- Directed by: Joseph Lerner
- Written by: Searle Kramer
- Produced by: Rex Carlton Joseph Lerner
- Starring: Jack Carson Janis Paige Vince Edwards
- Cinematography: Gerald Hirschfeld
- Edited by: Geraldine Lerner
- Music by: Dimitri Tiomkin
- Production company: Laurel Films
- Distributed by: Eagle-Lion Classics
- Release dates: March 22, 1951 (New York); April 18, 1951 (Los Angeles);
- Running time: 87 minutes
- Country: United States
- Language: English

= Mister Universe (film) =

1951 film

Mister Universe is a 1951 American comedy film directed by Joseph Lerner and starring Jack Carson, Janis Paige and Vince Edwards. It was produced independently and distributed by Eagle-Lion Films. A number of professional wrestlers of the era appear as themselves, and Joan Rivers can be briefly seen as a teenage girl in the audience.

== Plot ==
Honest "Mister Universe" winner Tommy Tompkins is recruited by a dishonest wrestling promoter and wins a series of matches. Tommy is horrified when he is told to throw a match and proves that he is unable to do it because of his natural honesty.

==Cast ==
- Jack Carson as Jeff Clayton
- Janis Paige as Lorraine
- Vince Edwards as Tommy Tompkins
- Bert Lahr as Joe Pulaski
- Robert Alda as Fingers Maroni
- Maxie Rosenbloom as Big Ears
- Joyce Mathews as Maroni's Moll
- Harry Landers as Henchman
- Donald Novis as Singer
- Murray Rothenberg as Reporter
- Dennis James as Himself

== Reception ==
In a contemporary review for The New York Times, critic Howard Thompson called the film "a transparent, soft-pedaled little spoof" and wrote: "[T]he actors scamper around with offhand raucousness, and the restrictions of Searle Kramer's script and Mr. Lerner's own direction, while original, make the picture seem a lot breezier than it actually is.

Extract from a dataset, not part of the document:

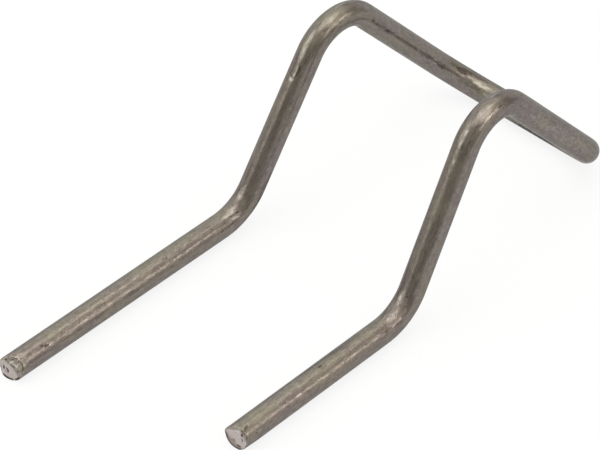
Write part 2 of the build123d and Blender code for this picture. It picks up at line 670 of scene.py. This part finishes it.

Whether intentional or not, however, it's the good-natured air of the cast that pulls the picture along."

Picturegoer wrote: "True, much of the fun springs from the mauling of stooges, but the humour is no less effective for being elementary, or rather primitive."

== Comic-book adaption ==
A comic-book adaptation of the film was published by Eastern Color in the December 1950 issue of the anthology comic book Movie Love.